### YOUR TASK
Gather each line in the entries that includes the string "with".

### DATA TO PROCESS
========================================

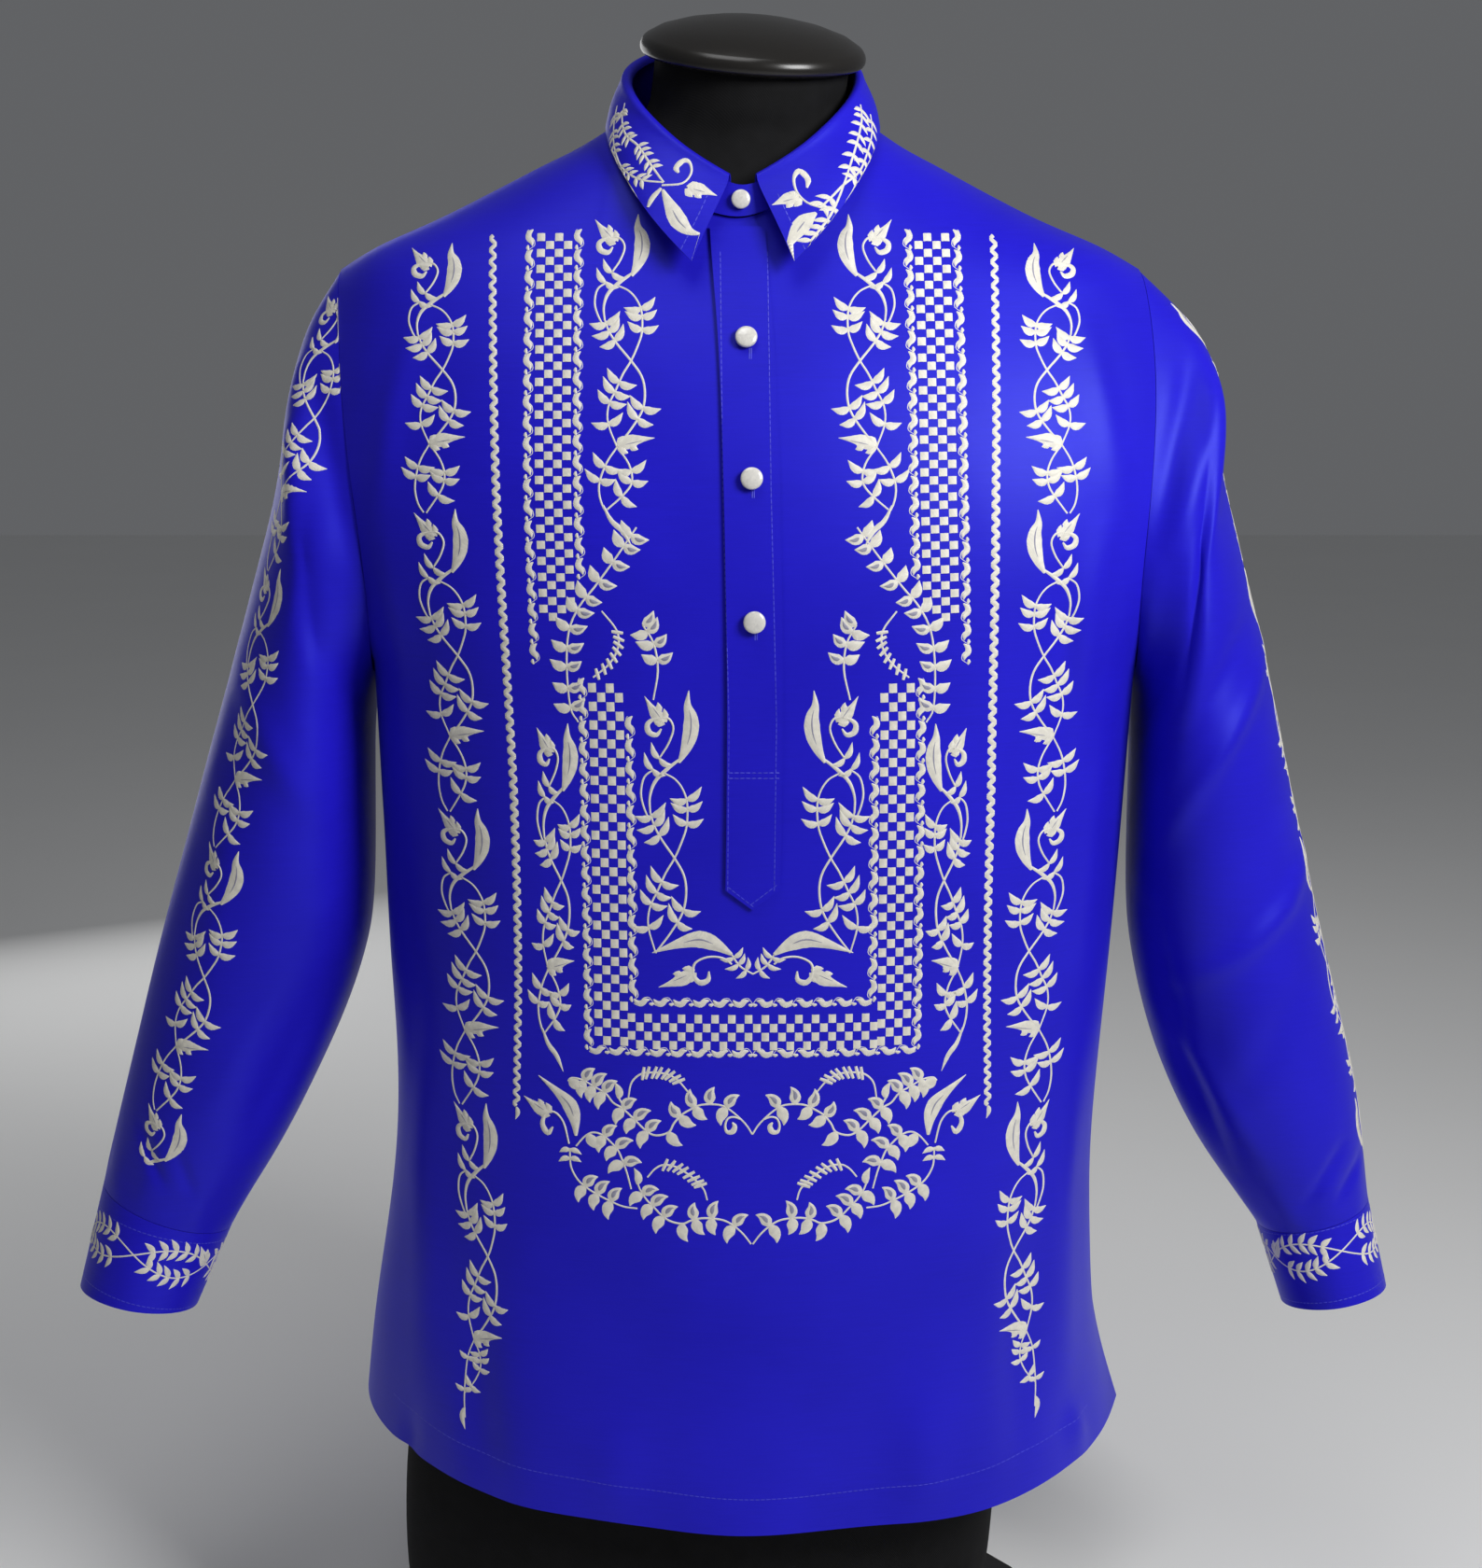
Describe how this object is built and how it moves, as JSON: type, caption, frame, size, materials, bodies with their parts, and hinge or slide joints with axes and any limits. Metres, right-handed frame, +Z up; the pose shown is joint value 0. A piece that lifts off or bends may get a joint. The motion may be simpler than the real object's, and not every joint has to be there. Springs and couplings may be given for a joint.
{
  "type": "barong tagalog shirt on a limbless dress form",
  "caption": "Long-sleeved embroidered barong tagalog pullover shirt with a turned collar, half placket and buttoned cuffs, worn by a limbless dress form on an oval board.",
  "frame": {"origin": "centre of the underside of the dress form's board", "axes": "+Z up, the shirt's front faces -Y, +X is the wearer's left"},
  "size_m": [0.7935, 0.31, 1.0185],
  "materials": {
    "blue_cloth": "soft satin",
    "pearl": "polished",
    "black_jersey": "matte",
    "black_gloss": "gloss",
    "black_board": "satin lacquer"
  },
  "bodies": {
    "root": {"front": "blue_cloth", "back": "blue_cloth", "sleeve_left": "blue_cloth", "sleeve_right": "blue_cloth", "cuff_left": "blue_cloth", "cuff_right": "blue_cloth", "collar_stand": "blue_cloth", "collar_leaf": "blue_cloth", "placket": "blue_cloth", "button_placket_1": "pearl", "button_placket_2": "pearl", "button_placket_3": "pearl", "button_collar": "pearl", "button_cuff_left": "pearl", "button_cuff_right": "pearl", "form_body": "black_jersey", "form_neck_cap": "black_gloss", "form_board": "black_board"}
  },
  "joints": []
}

========================================

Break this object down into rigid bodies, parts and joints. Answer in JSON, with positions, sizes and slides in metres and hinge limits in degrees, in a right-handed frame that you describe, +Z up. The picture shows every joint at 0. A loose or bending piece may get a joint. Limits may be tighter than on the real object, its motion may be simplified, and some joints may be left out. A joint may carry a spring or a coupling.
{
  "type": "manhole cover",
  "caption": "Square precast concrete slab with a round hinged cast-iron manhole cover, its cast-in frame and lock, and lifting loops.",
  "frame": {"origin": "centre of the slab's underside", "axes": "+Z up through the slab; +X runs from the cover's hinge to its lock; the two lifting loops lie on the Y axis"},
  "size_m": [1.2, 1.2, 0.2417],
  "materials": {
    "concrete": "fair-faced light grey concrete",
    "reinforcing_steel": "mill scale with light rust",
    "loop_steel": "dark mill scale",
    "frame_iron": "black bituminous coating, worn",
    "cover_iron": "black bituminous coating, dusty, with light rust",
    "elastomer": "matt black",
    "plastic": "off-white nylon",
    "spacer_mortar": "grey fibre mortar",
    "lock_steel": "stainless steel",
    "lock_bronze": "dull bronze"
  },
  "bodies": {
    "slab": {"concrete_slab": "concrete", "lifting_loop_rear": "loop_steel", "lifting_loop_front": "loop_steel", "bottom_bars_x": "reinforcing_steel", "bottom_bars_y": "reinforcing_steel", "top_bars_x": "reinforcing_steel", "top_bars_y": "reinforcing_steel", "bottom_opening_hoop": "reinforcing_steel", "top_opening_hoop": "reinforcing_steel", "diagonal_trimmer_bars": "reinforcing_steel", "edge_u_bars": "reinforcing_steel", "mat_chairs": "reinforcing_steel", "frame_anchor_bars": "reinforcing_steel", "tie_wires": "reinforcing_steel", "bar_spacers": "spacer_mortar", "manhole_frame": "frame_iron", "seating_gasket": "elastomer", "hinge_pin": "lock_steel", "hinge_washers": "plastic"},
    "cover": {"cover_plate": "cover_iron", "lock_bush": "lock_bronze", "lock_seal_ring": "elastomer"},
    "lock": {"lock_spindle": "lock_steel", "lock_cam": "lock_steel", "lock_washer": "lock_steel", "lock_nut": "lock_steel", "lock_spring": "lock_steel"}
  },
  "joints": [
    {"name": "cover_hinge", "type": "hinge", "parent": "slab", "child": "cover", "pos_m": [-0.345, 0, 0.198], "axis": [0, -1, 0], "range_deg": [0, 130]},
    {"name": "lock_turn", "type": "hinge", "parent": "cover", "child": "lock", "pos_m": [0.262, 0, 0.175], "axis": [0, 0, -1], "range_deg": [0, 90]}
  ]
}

========================================

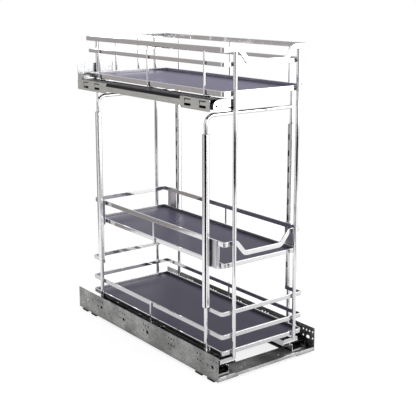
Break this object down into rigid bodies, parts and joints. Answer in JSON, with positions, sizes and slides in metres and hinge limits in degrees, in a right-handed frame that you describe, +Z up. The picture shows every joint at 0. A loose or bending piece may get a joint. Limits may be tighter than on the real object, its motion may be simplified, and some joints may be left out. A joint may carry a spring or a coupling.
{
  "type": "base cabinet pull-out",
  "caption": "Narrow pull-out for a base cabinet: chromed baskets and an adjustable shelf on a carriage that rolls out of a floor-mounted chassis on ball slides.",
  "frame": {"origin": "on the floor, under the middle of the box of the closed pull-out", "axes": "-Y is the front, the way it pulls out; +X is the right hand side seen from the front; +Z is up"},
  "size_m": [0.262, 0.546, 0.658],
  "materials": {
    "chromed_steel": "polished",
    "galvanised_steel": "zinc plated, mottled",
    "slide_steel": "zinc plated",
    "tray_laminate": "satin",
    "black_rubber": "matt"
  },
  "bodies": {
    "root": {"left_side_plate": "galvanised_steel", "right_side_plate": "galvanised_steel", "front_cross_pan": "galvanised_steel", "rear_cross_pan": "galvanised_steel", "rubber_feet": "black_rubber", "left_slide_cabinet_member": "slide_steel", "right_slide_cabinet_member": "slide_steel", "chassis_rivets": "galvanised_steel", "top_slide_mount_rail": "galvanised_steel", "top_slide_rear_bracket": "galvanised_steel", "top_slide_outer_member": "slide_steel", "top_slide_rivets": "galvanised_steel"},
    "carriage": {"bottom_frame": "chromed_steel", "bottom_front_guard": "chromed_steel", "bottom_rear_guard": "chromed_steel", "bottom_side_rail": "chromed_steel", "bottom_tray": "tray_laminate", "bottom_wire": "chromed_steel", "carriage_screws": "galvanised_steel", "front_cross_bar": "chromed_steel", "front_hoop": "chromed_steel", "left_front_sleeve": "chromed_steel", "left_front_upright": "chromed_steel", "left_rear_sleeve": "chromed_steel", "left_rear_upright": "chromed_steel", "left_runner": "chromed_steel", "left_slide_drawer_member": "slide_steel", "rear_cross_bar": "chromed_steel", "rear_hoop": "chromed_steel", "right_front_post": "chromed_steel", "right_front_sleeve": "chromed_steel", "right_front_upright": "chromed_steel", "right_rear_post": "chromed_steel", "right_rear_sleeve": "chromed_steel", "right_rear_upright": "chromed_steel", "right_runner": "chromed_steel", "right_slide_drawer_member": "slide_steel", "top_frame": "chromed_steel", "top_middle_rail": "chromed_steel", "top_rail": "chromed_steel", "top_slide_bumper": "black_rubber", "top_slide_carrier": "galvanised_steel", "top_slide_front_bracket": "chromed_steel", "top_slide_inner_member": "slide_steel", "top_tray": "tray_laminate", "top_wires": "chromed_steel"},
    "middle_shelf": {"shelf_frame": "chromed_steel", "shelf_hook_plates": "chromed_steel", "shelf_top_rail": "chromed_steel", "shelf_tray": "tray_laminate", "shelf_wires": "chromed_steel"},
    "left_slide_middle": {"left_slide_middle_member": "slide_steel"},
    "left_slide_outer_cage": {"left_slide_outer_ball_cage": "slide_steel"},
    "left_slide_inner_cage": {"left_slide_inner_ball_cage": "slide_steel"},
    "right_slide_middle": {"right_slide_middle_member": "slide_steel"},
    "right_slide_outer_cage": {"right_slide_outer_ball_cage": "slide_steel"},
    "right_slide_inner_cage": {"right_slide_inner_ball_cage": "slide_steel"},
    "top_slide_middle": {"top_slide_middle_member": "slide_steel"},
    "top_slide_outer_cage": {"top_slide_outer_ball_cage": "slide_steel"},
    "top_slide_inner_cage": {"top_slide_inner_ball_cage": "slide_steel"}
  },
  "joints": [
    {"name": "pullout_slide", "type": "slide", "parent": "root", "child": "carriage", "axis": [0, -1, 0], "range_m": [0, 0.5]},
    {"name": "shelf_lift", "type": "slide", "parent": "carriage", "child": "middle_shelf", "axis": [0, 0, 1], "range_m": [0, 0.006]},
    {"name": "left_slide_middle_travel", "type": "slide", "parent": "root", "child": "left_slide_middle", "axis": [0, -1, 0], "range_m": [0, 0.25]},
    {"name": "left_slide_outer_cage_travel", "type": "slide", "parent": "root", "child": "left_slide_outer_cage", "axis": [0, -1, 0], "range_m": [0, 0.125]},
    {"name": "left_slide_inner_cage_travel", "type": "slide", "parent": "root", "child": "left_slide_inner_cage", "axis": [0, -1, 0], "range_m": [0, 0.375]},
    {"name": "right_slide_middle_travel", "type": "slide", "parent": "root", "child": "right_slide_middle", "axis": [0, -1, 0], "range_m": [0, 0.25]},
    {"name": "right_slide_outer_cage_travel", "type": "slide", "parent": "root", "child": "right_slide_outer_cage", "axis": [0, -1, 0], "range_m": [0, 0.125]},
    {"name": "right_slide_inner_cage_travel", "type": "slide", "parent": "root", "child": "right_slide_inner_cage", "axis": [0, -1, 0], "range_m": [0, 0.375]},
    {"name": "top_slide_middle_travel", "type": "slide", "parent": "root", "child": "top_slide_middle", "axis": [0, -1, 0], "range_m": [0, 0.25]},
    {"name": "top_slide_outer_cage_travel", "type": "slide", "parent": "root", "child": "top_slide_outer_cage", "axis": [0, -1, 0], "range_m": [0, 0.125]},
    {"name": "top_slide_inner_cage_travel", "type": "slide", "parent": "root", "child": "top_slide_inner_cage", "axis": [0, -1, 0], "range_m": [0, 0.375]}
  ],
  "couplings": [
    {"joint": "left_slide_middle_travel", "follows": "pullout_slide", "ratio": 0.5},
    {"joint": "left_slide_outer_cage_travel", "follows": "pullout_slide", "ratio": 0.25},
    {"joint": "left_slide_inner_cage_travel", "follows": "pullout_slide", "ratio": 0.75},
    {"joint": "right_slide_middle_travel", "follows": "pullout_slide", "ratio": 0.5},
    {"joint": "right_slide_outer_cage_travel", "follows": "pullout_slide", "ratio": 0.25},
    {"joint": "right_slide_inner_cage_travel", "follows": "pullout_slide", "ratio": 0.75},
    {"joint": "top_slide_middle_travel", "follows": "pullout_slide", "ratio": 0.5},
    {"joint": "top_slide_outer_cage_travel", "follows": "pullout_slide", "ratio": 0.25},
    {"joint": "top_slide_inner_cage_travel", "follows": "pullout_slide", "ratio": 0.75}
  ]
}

========================================

### WORKED SOLUTION
Describe how this object is built and how it moves, as JSON: type, caption, frame, size, materials, bodies with their parts, and hinge or slide joints with axes and any limits. Metres, right-handed frame, +Z up; the pose shown is joint value 0. A piece that lifts off or bends may get a joint. The motion may be simpler than the real object's, and not every joint has to be there. Springs and couplings may be given for a joint.
  "caption": "Long-sleeved embroidered barong tagalog pullover shirt with a turned collar, half placket and buttoned cuffs, worn by a limbless dress form on an oval board.",
Break this object down into rigid bodies, parts and joints. Answer in JSON, with positions, sizes and slides in metres and hinge limits in degrees, in a right-handed frame that you describe, +Z up. The picture shows every joint at 0. A loose or bending piece may get a joint. Limits may be tighter than on the real object, its motion may be simplified, and some joints may be left out. A joint may carry a spring or a coupling.
  "caption": "Square precast concrete slab with a round hinged cast-iron manhole cover, its cast-in frame and lock, and lifting loops.",
    "reinforcing_steel": "mill scale with light rust",
    "cover_iron": "black bituminous coating, dusty, with light rust",
Break this object down into rigid bodies, parts and joints. Answer in JSON, with positions, sizes and slides in metres and hinge limits in degrees, in a right-handed frame that you describe, +Z up. The picture shows every joint at 0. A loose or bending piece may get a joint. Limits may be tighter than on the real object, its motion may be simplified, and some joints may be left out. A joint may carry a spring or a coupling.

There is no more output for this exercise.